Employment laws start before an employer hires an employee. Most pre hire laws to keep in mind come down to this: what must an employer say, and what can’t the employer say? Consider the following:

  • Ban the Box Laws. Most employers know that many states and localities bar some questions about an applicant’s criminal history. These laws have many nuances – some only restrict questions about arrests without convictions, some prohibit questions about misdemeanors but not felonies, some don’t allow questions about criminal history at all until a first interview is held, and some only allow convictions to be used if there is a strong link between the conviction and job duties. To avoid potential liability, multi-state employers often must decide to either (1) tread carefully to navigate the complex maze of laws or (2) take a hands off approach to criminal history inquiries.
  • Wage History Inquiries. Wage history is an increasingly hot topic for states and localities. Similar to ban the box laws, these laws mean that an employer may not ask an applicant about their wage history, or they at least control when and how employers may ask those questions.
  • Wage Transparency Laws. On the other side of the coin, another trend in many states and localities is the requirement that employers affirmatively disclose wage or salary ranges for posted positions. The idea is that posting ranges, and then being held to them, will avoid sex, race, and other discrimination.

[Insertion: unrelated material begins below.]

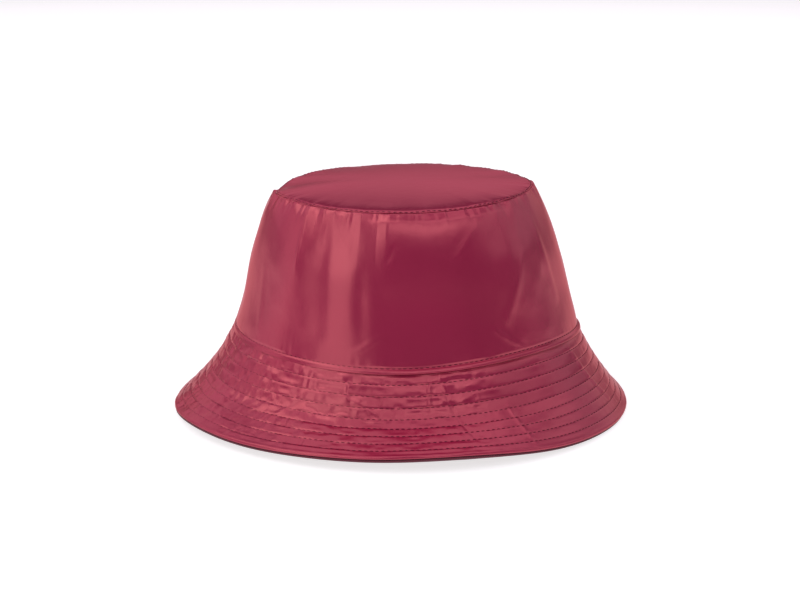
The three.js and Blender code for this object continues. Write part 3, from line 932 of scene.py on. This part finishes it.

Employee Pay and Leave Policies

Although hiring laws are important, the rubber meets the road once an employee actually begins work. The list of important issues an employer must know and weigh is far beyond the scope of this article, but every employer should think about these highlights:

  • Restrictive Covenants. Many employers treat noncompetition, nonsolicitation, and nondisclosure agreements as one-size-fits-all requirements for new hires. However, noncompetition agreements (and, to a lesser extent, nonsolicitation agreements) are currently one of the hottest issues in the U.S. The Federal Trade Commission has attempted to essentially eliminate them, and challengers have predictably attempted to convince courts to push back on the FTC. No matter what happens at the federal level, many states are not content to sit on the sidelines. Thus, employers are sometimes surprised to learn that many states already greatly restrict when an employer can offer, let alone require an employee to sign, a noncompetition or nonsolicitation agreement.
  • Leave Laws. Federal law provides relatively little paid leave for workers. There’s no entitlement to vacation time or sick time, and the FMLA doesn’t automatically require paid leave. To fill that gap, many states have enacted leave laws of varying degrees. What kind of leave might a state require? PTO, sick leave, jury duty leave, crime witness leave, school leave, voter leave, and more. And, in some states, state-level family leave is funded by insurance paid into by both employers and employees. For multi state employers, how to manage and track leaves is often an administrative nightmare. But because federal law in this area is unlikely to change for the foreseeable future, we should expect that more states will pass more laws in this area – not less.
  • Harassment Training. In the wake of #MeToo, many states passed laws designed to protect workers (and especially women). Some states and localities now require harassment training, which usually includes at least sexual harassment training. These trainings may be one time requirements, or they might be required on periodic basis (e.g., annually).
  • Meal and Rest Breaks. Not every state requires meal periods or even rest periods. Others tightly regulate them. For example, a state might require a meal period be given in the first 5 hours of a worker’s shift if the employee is scheduled to work at least 7.5 hours. Another state might require at least one break in an 8 hour shift, with an extra break for every additional 4 hours worked. Some states require that a worker receive an entire 24-hour period free from work within a 7-day period.
  • Pay Dates, Pay Methods, Deductions, and Pay Stub Information. Unsurprisingly, states have a lot to say about how and when workers are paid. Most states require at least bi monthly pay for FLSA non-exempt workers, and many at least technically require an employer to formally set pay days. Further, some states will control pay methods, such as when and under what conditions an employer may require direct deposit and what alternatives must be offered. And nearly every state legislates strict requirements that control how and when an employer may deduct from an employee’s paycheck. Speaking of paychecks, several states have recently amended wage laws to require employers to provide more information on pay stubs – often, but not always or only, information about how much PTO and other leave an employee has available. The point is, employee pay is subject to many laws that require an employer to stay sharp. The good news is that these laws often are not new or are already consistent with ordinary business practices and are handled quickly.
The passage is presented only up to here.